■ WRITTEN INSTRUCTION
Give back the entire listing verbatim.

■ SUPPLIED MATERIAL
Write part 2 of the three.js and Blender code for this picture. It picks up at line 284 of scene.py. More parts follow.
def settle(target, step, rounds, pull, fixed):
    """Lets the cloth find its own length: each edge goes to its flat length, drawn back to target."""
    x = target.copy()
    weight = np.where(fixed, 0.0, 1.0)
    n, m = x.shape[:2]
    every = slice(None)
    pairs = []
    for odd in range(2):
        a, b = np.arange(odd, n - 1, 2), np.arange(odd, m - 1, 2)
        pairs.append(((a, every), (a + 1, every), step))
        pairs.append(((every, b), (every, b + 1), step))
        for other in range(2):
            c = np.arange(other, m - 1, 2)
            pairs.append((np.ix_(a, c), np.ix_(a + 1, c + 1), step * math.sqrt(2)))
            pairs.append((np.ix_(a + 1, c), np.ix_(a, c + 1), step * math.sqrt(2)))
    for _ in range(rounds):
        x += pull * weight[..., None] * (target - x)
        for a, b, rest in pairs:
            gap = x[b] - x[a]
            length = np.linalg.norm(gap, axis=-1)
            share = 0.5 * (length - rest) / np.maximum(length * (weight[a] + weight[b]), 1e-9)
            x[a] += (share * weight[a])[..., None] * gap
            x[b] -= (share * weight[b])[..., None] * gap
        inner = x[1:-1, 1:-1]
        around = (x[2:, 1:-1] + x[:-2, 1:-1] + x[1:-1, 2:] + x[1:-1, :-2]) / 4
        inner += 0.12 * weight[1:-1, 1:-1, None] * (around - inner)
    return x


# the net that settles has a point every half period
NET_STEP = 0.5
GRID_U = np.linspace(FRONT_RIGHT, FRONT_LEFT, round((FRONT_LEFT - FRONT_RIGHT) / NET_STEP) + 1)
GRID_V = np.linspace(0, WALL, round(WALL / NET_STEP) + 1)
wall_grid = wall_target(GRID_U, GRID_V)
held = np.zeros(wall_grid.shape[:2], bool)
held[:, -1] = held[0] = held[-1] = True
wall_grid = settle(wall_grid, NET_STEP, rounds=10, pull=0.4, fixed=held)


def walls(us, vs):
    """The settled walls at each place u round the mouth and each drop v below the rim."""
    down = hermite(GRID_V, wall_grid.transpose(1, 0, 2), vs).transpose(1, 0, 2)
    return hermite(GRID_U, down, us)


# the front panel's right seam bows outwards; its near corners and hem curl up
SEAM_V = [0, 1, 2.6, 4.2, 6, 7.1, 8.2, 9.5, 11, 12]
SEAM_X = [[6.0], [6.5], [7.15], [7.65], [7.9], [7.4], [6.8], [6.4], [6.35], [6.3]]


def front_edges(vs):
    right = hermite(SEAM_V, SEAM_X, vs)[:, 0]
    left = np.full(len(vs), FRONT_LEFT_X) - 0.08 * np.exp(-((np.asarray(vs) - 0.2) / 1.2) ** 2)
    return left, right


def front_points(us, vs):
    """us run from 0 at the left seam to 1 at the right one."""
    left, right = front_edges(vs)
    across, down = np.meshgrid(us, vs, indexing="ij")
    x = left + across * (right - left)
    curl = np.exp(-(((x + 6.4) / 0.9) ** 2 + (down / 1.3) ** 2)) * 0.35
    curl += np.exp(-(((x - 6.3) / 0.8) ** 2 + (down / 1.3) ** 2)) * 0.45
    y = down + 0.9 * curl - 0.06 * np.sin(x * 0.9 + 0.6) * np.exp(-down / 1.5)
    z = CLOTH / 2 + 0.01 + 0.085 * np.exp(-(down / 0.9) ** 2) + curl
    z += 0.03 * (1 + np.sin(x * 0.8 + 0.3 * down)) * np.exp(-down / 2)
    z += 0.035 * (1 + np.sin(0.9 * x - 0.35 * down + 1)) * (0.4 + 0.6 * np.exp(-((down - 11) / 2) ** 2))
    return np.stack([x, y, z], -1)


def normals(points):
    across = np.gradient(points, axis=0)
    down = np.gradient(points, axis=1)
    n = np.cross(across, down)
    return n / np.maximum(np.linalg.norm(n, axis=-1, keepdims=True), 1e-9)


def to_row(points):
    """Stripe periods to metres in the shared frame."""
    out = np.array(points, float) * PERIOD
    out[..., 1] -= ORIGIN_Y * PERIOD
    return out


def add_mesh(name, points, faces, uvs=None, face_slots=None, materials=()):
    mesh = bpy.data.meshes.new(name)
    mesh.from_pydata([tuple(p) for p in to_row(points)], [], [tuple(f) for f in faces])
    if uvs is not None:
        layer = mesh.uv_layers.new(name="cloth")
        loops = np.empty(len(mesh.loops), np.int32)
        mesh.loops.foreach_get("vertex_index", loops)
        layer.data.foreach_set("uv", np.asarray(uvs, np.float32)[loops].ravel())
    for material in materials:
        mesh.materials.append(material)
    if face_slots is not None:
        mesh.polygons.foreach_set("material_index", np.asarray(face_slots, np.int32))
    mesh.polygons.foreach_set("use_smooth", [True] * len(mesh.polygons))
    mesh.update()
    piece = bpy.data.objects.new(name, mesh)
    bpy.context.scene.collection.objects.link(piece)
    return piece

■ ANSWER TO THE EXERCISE
Write part 2 of the three.js and Blender code for this picture. It picks up at line 284 of scene.py. More parts follow.
def settle(target, step, rounds, pull, fixed):
    """Lets the cloth find its own length: each edge goes to its flat length, drawn back to target."""
    x = target.copy()
    weight = np.where(fixed, 0.0, 1.0)
    n, m = x.shape[:2]
    every = slice(None)
    pairs = []
    for odd in range(2):
        a, b = np.arange(odd, n - 1, 2), np.arange(odd, m - 1, 2)
        pairs.append(((a, every), (a + 1, every), step))
        pairs.append(((every, b), (every, b + 1), step))
        for other in range(2):
            c = np.arange(other, m - 1, 2)
            pairs.append((np.ix_(a, c), np.ix_(a + 1, c + 1), step * math.sqrt(2)))
            pairs.append((np.ix_(a + 1, c), np.ix_(a, c + 1), step * math.sqrt(2)))
    for _ in range(rounds):
        x += pull * weight[..., None] * (target - x)
        for a, b, rest in pairs:
            gap = x[b] - x[a]
            length = np.linalg.norm(gap, axis=-1)
            share = 0.5 * (length - rest) / np.maximum(length * (weight[a] + weight[b]), 1e-9)
            x[a] += (share * weight[a])[..., None] * gap
            x[b] -= (share * weight[b])[..., None] * gap
        inner = x[1:-1, 1:-1]
        around = (x[2:, 1:-1] + x[:-2, 1:-1] + x[1:-1, 2:] + x[1:-1, :-2]) / 4
        inner += 0.12 * weight[1:-1, 1:-1, None] * (around - inner)
    return x


# the net that settles has a point every half period
NET_STEP = 0.5
GRID_U = np.linspace(FRONT_RIGHT, FRONT_LEFT, round((FRONT_LEFT - FRONT_RIGHT) / NET_STEP) + 1)
GRID_V = np.linspace(0, WALL, round(WALL / NET_STEP) + 1)
wall_grid = wall_target(GRID_U, GRID_V)
held = np.zeros(wall_grid.shape[:2], bool)
held[:, -1] = held[0] = held[-1] = True
wall_grid = settle(wall_grid, NET_STEP, rounds=10, pull=0.4, fixed=held)


def walls(us, vs):
    """The settled walls at each place u round the mouth and each drop v below the rim."""
    down = hermite(GRID_V, wall_grid.transpose(1, 0, 2), vs).transpose(1, 0, 2)
    return hermite(GRID_U, down, us)


# the front panel's right seam bows outwards; its near corners and hem curl up
SEAM_V = [0, 1, 2.6, 4.2, 6, 7.1, 8.2, 9.5, 11, 12]
SEAM_X = [[6.0], [6.5], [7.15], [7.65], [7.9], [7.4], [6.8], [6.4], [6.35], [6.3]]


def front_edges(vs):
    right = hermite(SEAM_V, SEAM_X, vs)[:, 0]
    left = np.full(len(vs), FRONT_LEFT_X) - 0.08 * np.exp(-((np.asarray(vs) - 0.2) / 1.2) ** 2)
    return left, right


def front_points(us, vs):
    """us run from 0 at the left seam to 1 at the right one."""
    left, right = front_edges(vs)
    across, down = np.meshgrid(us, vs, indexing="ij")
    x = left + across * (right - left)
    curl = np.exp(-(((x + 6.4) / 0.9) ** 2 + (down / 1.3) ** 2)) * 0.35
    curl += np.exp(-(((x - 6.3) / 0.8) ** 2 + (down / 1.3) ** 2)) * 0.45
    y = down + 0.9 * curl - 0.06 * np.sin(x * 0.9 + 0.6) * np.exp(-down / 1.5)
    z = CLOTH / 2 + 0.01 + 0.085 * np.exp(-(down / 0.9) ** 2) + curl
    z += 0.03 * (1 + np.sin(x * 0.8 + 0.3 * down)) * np.exp(-down / 2)
    z += 0.035 * (1 + np.sin(0.9 * x - 0.35 * down + 1)) * (0.4 + 0.6 * np.exp(-((down - 11) / 2) ** 2))
    return np.stack([x, y, z], -1)


def normals(points):
    across = np.gradient(points, axis=0)
    down = np.gradient(points, axis=1)
    n = np.cross(across, down)
    return n / np.maximum(np.linalg.norm(n, axis=-1, keepdims=True), 1e-9)


def to_row(points):
    """Stripe periods to metres in the shared frame."""
    out = np.array(points, float) * PERIOD
    out[..., 1] -= ORIGIN_Y * PERIOD
    return out


def add_mesh(name, points, faces, uvs=None, face_slots=None, materials=()):
    mesh = bpy.data.meshes.new(name)
    mesh.from_pydata([tuple(p) for p in to_row(points)], [], [tuple(f) for f in faces])
    if uvs is not None:
        layer = mesh.uv_layers.new(name="cloth")
        loops = np.empty(len(mesh.loops), np.int32)
        mesh.loops.foreach_get("vertex_index", loops)
        layer.data.foreach_set("uv", np.asarray(uvs, np.float32)[loops].ravel())
    for material in materials:
        mesh.materials.append(material)
    if face_slots is not None:
        mesh.polygons.foreach_set("material_index", np.asarray(face_slots, np.int32))
    mesh.polygons.foreach_set("use_smooth", [True] * len(mesh.polygons))
    mesh.update()
    piece = bpy.data.objects.new(name, mesh)
    bpy.context.scene.collection.objects.link(piece)
    return piece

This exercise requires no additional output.